- For Municipalities: Tax Increment Financing Law - Near Miss at the Legislature
- May 26, 2015 | Author: Joan M. Fortin
- Law Firm: Bernstein Shur - Portland Office
- You may have heard recently that the Maine Legislature was considering a bill that would have created significant problems for municipalities who use, or plan to use, tax increment financing as part of their economic development toolbox. The good news is that on April 27, 2015, the Joint Standing Committee on Taxation voted “ought not to pass” on LD 581, An Act to Clarify the Municipal Development District Law. An important takeaway from the short life of LD 581 is that even TIF bills that appear to have a positive purpose could have a devastating impact on Maine’s TIF program if those bills are passed into law without careful scrutiny. LD 581 was not designed to target any particular industry, but would have effectively eliminated most of the credit enhancement agreements municipalities enter into today.
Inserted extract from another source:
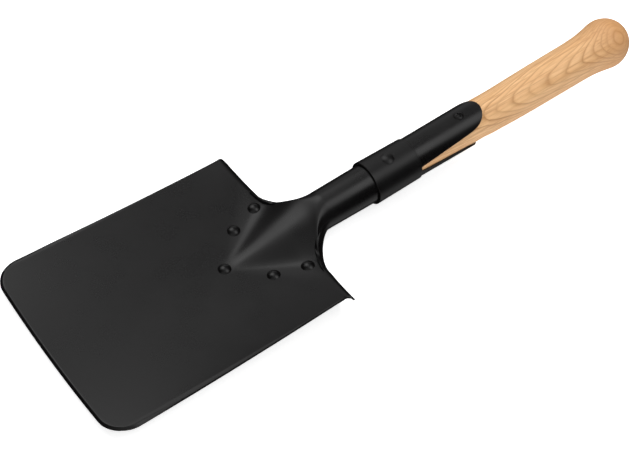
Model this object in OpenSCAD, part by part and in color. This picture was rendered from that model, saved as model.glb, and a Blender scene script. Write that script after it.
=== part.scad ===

Some of the problematic provisions of LD 581 included the following restrictions:
- Onerous job creation requirements for credit enhancement agreements which would have been impossible for most developers to meet
- Provisions that would have limited the use of a credit enhancement agreement to only those TIF programs located in an area designed as a blighted area in a municipal comprehensive plan
- Provisions that would have limited credit enhancement agreements to property “owners” even though many credit enhancement agreements are entered into with leaseholders
Had it been passed into law, the bill would have taken away the local control that communities currently enjoy in setting economic development policies and practices for their own communities. The Bernstein Shur Municipal and Regulatory Practice Group and the Bernstein Shur Legislative Practice Group coordinated efforts on behalf of various clients to oppose the bill and educate the Joint Standing Committee on Taxation about the impact of the bill.